Museum for Gen Z, MIMA
MIMA stands for Millennium Iconoclast Museum of Art and was recently founded in 2016 as a contemporary art space for the new generation of creative minds. MIMA is home to the works of Daniel Johnson and cinematographer Nicolas Karakatsanis. It is located on the banks of Brussels canal and hosts several temporary exhibitions throughout the year including art which protests against various controversial topics.
Get Spooked at the Dieweg Cemetry
The cemetery of Dieweg was founded in 1866 but was closed down in 1958 and since then, the municipality of the city has decided to let the innumerous plants and bushes grow as they like without any maintenance in order to protect the botany of the cemetery. This may sound unusual but this graveyard has around 200 different species of plants and a narrow pathway for visitors to walk on. The most famous occupant of the cemetery is Georges Remi, author of ‘The adventures of tintin.’
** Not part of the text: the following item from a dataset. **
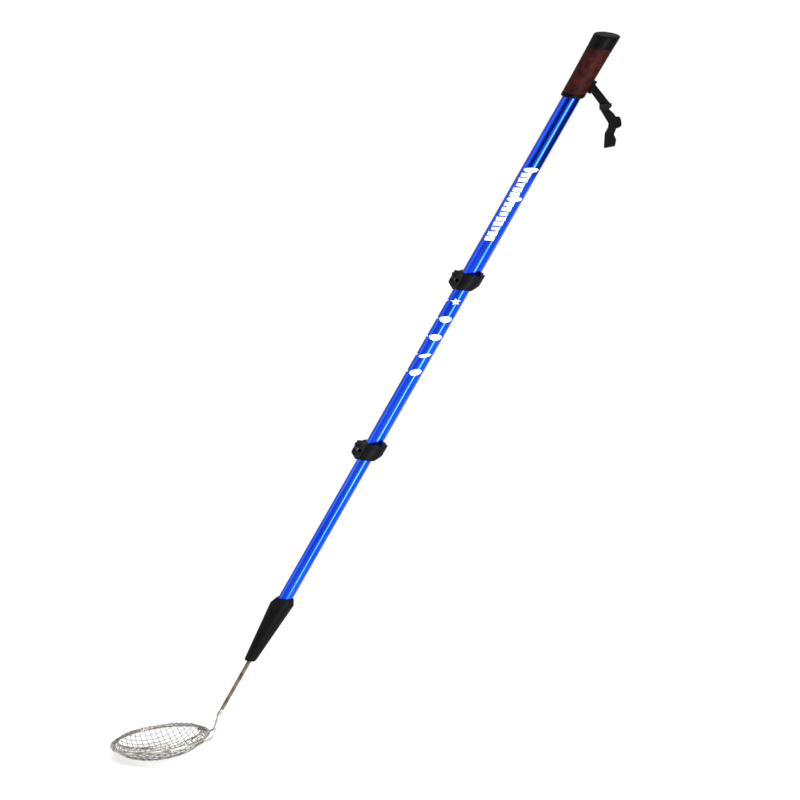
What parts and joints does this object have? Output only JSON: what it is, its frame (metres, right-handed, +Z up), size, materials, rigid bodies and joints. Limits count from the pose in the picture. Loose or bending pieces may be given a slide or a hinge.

Brussels Welcomes Thailand at L’epicerie
L’epicerie is a seamless blend between Thai effervescence and the classiness of Brussels flavors which makes this hidden gem an experience of a lifetime. It was opened by a Thai man who immigrated to Belgium and brought along with him a little piece of Thailand which helped make L’epicerie unique. The cozy feel of the interior as well as the homemade sandwiches and steaming Thai curry will make your visit worth it.
Get High on Sugar at Lawrence Chocolat
A visit to Brussels would be incomplete without relishing some fine Belgian chocolate at the Lawrence chocolate store but this restaurant offers a unique experience as it combines the flavors of the Middle East with a coating of 100% pure cocoa. The taste is a pure sensory stimulation which will leave you asking for more. You can also try the generous pralines and the pink tinted mousse.
As mentioned above, this city is a storehouse of architecture, food and frolic. Brussels sprouts aren’t the only famous export from this city, now you know. Leave your mundane life behind and have a storybook experience by visiting the places mentioned on this list. One advice, chocolates and beers may increase the number on the scale but you will finally be able to purchase happiness!